Since losing the 1990 election Labour has had many opportunities to rid itself of its 1980s legacy which devastated the economy and whole communities of Labour voters.
Today’s hundreds of thousands of desperately struggling families has its origin in the aftermath of Labour’s 1984 election victory which gave us Prime Minister David Lange and a group of extreme right-wing ideologues whose names should be etched in stone as Labour’s eternal shame. Betrayal doesn’t get close to describing the behaviour of these Labour Party politicians who destroyed more kiwi lives in six years than all New Zealand’s foreign wars put together.
It was plunder and looting on a grand scale – a catastrophe for the country.
In the time since Labour has had many opportunities to repent and renew itself but it has failed at every turn.
Traditionally when a party gets thrown out of government it does a reappraisal and chooses a new leader. Labour has done the new leader thing regularly but has refused to change economic direction or recant on its abuse behaviour towards people who put their trust in a party claiming to back workers and their families.
Helen Clark was a less extreme free-marketeer but she never broke with the 1980s either in vision or economic direction. She did introduce Working for Families which eased the burden for families of those in work but deliberately left in poverty the families of beneficiaries.
Instead of dealing directly with unliveable incomes and massive corporate profits Clark subsidised employers by topping up low wages and instead of dealing directly with high rents she subsidized landlords with the accommodation supplement.
And despite nine years of strong economic growth she left office with 175,000 kiwi kids still growing up in poverty.
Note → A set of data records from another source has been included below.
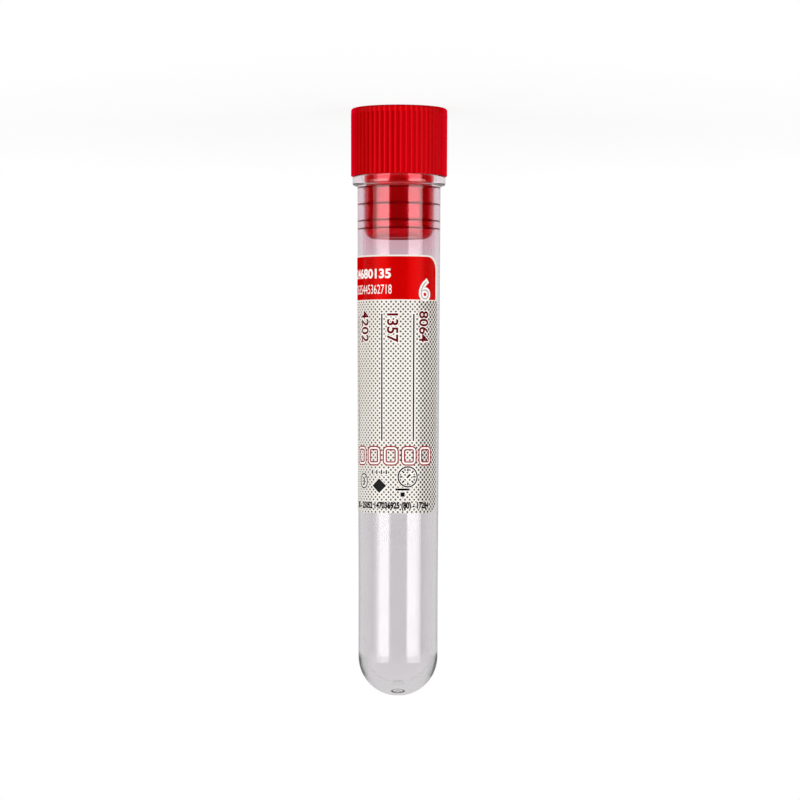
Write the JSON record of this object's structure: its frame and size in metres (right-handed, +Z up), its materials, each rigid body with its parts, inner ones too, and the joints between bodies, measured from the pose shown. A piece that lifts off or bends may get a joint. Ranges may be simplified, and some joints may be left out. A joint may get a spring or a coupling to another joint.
{
  "type": "blood collection tube",
  "caption": "Clear round-bottomed tube with a flanged mouth, a ribbed push-in stopper with sealing lips and a wrapped label, standing on the flat top of the stopper.",
  "frame": {"origin": "on the tube's axis, in the plane of the stopper's flat top, which the tube stands on", "axes": "+Z up along the tube, from the stopper towards the round bottom; -Y through the front of the label; +X completes the right-handed frame"},
  "size_m": [0.0186, 0.0186, 0.1127],
  "materials": {
    "clear_plastic": "gloss",
    "red_plastic": "satin",
    "label_film": "satin"
  },
  "bodies": {
    "stopper": {"stopper": "red_plastic"},
    "barrel": {"tube": "clear_plastic", "label": "label_film"}
  },
  "joints": [
    {"name": "stopper_slide", "type": "slide", "parent": "stopper", "child": "barrel", "axis": [0, 0, 1], "range_m": [0, 0.02]}
  ]
}
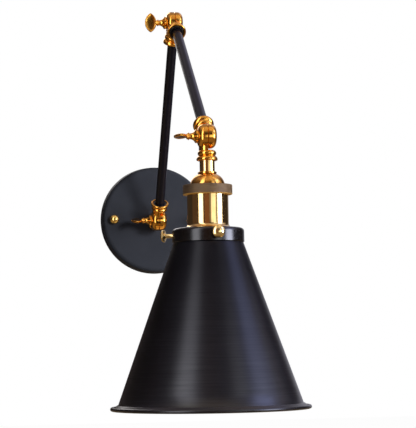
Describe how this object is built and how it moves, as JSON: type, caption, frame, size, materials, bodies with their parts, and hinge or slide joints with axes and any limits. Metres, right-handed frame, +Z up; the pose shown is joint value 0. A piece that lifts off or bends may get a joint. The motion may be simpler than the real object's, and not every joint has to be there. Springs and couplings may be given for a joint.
{
  "type": "swing arm wall lamp",
  "caption": "Wall lamp with a round wall plate, tube arms on half-lap swivel joints, a brass screw lampholder and a black cone shade that tilts.",
  "frame": {"origin": "centre of the wall plate on the wall, midway between the wall screw slots", "axes": "+Y into the wall, so the lamp reaches towards -Y; +X to the right seen from the room; +Z up"},
  "size_m": [0.1818, 0.4551, 0.4017],
  "materials": {
    "plate_paint": "matte black",
    "arm_paint": "satin black",
    "shade_paint": "satin black, inside and out",
    "cast_brass": "polished antique brass",
    "spun_brass": "polished antique brass",
    "aged_brass": "brushed, aged brown",
    "bright_brass": "polished",
    "zinc_steel": "zinc plated",
    "contact_brass": "plain",
    "ceramic": "glazed ceramic",
    "black_ring": "satin black"
  },
  "bodies": {
    "wall_mount": {"wall_plate": "plate_paint", "mounting_strap": "zinc_steel", "strap_studs": "zinc_steel", "ball_nuts": "bright_brass", "earth_screw": "contact_brass", "base_nipple": "zinc_steel", "base_washer": "zinc_steel", "base_locknut": "zinc_steel", "base_fixed_knuckle": "cast_brass"},
    "lower_arm": {"lower_arm_base_knuckle": "cast_brass", "lower_arm_tube": "arm_paint", "lower_arm_lock_rings": "black_ring", "lower_arm_elbow_knuckle": "cast_brass"},
    "upper_arm": {"upper_arm_elbow_knuckle": "cast_brass", "upper_arm_tube": "arm_paint", "upper_arm_lock_rings": "black_ring", "upper_arm_head_knuckle": "cast_brass"},
    "head": {"head_knuckle": "cast_brass", "head_nipple": "zinc_steel", "head_neck": "spun_brass", "socket_cap": "spun_brass", "cap_locknut": "zinc_steel", "socket_collar": "aged_brass", "socket_body": "spun_brass", "socket_insert": "ceramic", "terminal_screws": "contact_brass", "screw_shell": "contact_brass", "centre_contact": "contact_brass", "shade_gallery": "shade_paint", "gallery_ring_nut": "spun_brass", "lamp_shade": "shade_paint"},
    "base_wing_screw": {"base_wing_screw": "cast_brass"},
    "elbow_wing_screw": {"elbow_wing_screw": "cast_brass"},
    "head_wing_screw": {"head_wing_screw": "cast_brass"},
    "shade_screw_front": {"shade_screw_front": "bright_brass"},
    "shade_screw_left": {"shade_screw_left": "bright_brass"},
    "shade_screw_right": {"shade_screw_right": "bright_brass"}
  },
  "joints": [
    {"name": "base_pivot", "type": "hinge", "parent": "wall_mount", "child": "lower_arm", "pos_m": [0, -0.0405, -0.003], "axis": [1, 0, 0], "range_deg": [-34.8, 145.2]},
    {"name": "elbow_pivot", "type": "hinge", "parent": "lower_arm", "child": "upper_arm", "pos_m": [0, -0.17542, 0.19112], "axis": [-1, 0, 0], "range_deg": [-17.8, 202.2]},
    {"name": "head_pivot", "type": "hinge", "parent": "upper_arm", "child": "head", "pos_m": [0, -0.36421, 0.04885], "axis": [1, 0, 0], "range_deg": [-163, 57]},
    {"name": "base_wing_turn", "type": "hinge", "parent": "wall_mount", "child": "base_wing_screw", "pos_m": [0, -0.0405, -0.003], "axis": [-1, 0, 0], "range_deg": [0, 360]},
    {"name": "elbow_wing_turn", "type": "hinge", "parent": "upper_arm", "child": "elbow_wing_screw", "pos_m": [0, -0.17542, 0.19112], "axis": [-1, 0, 0], "range_deg": [0, 360]},
    {"name": "head_wing_turn", "type": "hinge", "parent": "upper_arm", "child": "head_wing_screw", "pos_m": [0, -0.36421, 0.04885], "axis": [-1, 0, 0], "range_deg": [0, 360]},
    {"name": "shade_screw_front_turn", "type": "hinge", "parent": "head", "child": "shade_screw_front", "pos_m": [0.00199, -0.40216, -0.04105], "axis": [0.0523, -0.9986, 0], "range_deg": [0, 360]},
    {"name": "shade_screw_right_turn", "type": "hinge", "parent": "head", "child": "shade_screw_right", "pos_m": [0.02911, -0.33979, -0.04105], "axis": [0.766, 0.6428, 0], "range_deg": [0, 360]},
    {"name": "shade_screw_left_turn", "type": "hinge", "parent": "head", "child": "shade_screw_left", "pos_m": [-0.03386, -0.34696, -0.04105], "axis": [-0.891, 0.454, 0], "range_deg": [0, 360]}
  ]
}
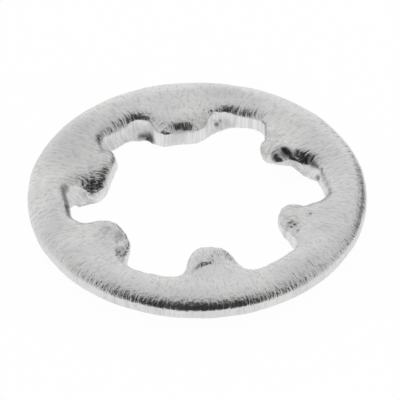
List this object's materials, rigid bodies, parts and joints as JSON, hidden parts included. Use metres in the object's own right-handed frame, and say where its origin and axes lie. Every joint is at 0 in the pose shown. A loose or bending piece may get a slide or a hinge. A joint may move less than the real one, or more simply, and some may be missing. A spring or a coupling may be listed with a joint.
{
  "type": "toothed lock washer",
  "caption": "Flat spring steel ring with twisted teeth round the inside of its opening, which bite into a screw head and the surface under it.",
  "frame": {"origin": "centre of the ring at the mid-plane of its sheet", "axes": "+Z along the axis of the ring, towards the screw head; +X along the centre line of one tooth"},
  "size_m": [0.006, 0.006, 0.0007],
  "materials": {
    "lock_washer": "satin zinc plating, tumbled"
  },
  "bodies": {
    "root": {"lock_washer": "lock_washer"}
  },
  "joints": []
}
Losing the 2008 election was the next opportunity for change but Phil Goff as leader was always going to be more of the same. (I remember speaking alongside him at a Labour Socialist Youth meeting – yes that’s what they called themselves in the early 1980s – where Goff gave a militant speech full of passion and fury at the unfairness of capitalist economies. Within a couple of years he was sitting around the cabinet table with Roger Douglas planning the plundering of the welfare state economy) So Labour limped on.
When Goff was defeated in 2011 it was another chance to search their souls. But no – the 1980s brigade still had their hands firmly around the party’s throat. The likes of Trevor Mallard, Annette King, Phil Goff, Ross Robertson and their fellow travellers from the 1980s installed David Shearer as leader.
From the outset David Shearer, the decent man, was hopelessly compromised and the party continued to lurch from policy to policy without a coherent vision. It still doesn’t have a clue what it stands for and why it’s even there. It’s become a party seeking power for its own sake – to get its MP’s more lucrative jobs as cabinet ministers is the only obvious aim.
David Shearer’s resignation last week gives Labour another chance to break the stranglehold from the 1980s. The only person capable of doing so is David Cunliffe.